Mortgage Daily

Published On: February 23, 2011

It was the second-best quarter for bank earnings in nearly four years as institutions increased their mortgage portfolios. Last year’s bank failures were the most in 19 years, and the growing number of “problem institutions” suggests a new milestone could be set this year.

Bank-owned loans secured by one- to four-family residences totaled $1.8976 trillion in the fourth quarter, rising from $1.8805 trillion in the previous quarter, according to the Federal Deposit Insurance Corp.’s Quarterly Banking Profile. Holdings were lower, however, than $1.9158 trillion in the final period of the previous year.

Home loans that were at least 30 days past due accounted for 12.28 percent of portfolio loans, improving from 12.53 percent in the third quarter and 12.49 in the last three months of 2009.

Delinquency of between 30 and 89 days on home loans was 2.84 percent in the latest quarter, while the 90-day rate was 9.44 percent.

Another $0.6369 trillion in home-equity lines of credit were owned by the sector, lower than the third quarter’s $0.6479 trillion and the fourth-quarter 2009’s $0.6616 trillion

HELOC delinquency climbed from 3.05 percent in the third quarter to 3.10 percent. HELOC lates were better, however, than 3.15 percent 12 months prior.

Construction and development holdings fell to $0.3216 trillion from $0.3541 trillion three months earlier and $0.4507 trillion a year earlier.

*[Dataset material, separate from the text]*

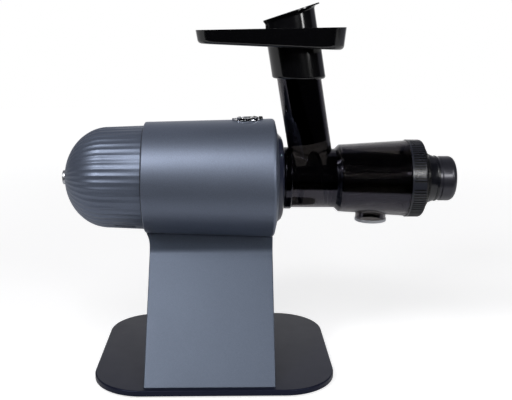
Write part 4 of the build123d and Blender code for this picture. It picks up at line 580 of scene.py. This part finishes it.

Delinquency on multifamily loans was 4.84 percent, much better than the 5.64 percent at the end of the prior year.

Fourth-quarter net operating income at banks was $19.8 billion, swinging from a $1.7 billion loss a year earlier and reaching “the second-highest quarterly total reported since second quarter 2007.” Earnings in the third-quarter 2010 were $14.5 billion.

“The greatest year-over-year improvement in earnings occurred at the largest banks,” the report stated. “But almost two out of every three institutions (62 percent) reported better net income than a year ago.”

On an annual basis, earnings swung from a $6.1 billion loss in 2009 to a profit of $81.6 billion.

There were 7,657 FDIC-insured institutions reporting last year, down from 8,012 in 2009. The latest total reflected 197 institutions that were absorbed through mergers during the year and 11 new reporters — the fewest new reporters ever during the FDIC’s 77-year history. The Dec. 31, 2010, total included 6,529 commercial institutions and 1,128 thrifts.

Of the most recent figure, 716 banks and thrifts had a concentration in mortgages.

The report indicated that 884 of the reporting banks were considered “problem institutions,” more than the third quarter’s 860. A year earlier, the count stood at just 702.

Last year’s 157 FDIC-insured bank failures were the most casualties recorded since 1992, when 181 institutions failed. During 2009, there were 140 bank failures.

Federally insured banks and thrifts employed 2,086,357 people in the fourth quarter, more than the 2,042,030 employees reported for the prior quarter and the 2,062,950 headcount in the final three months of 2009.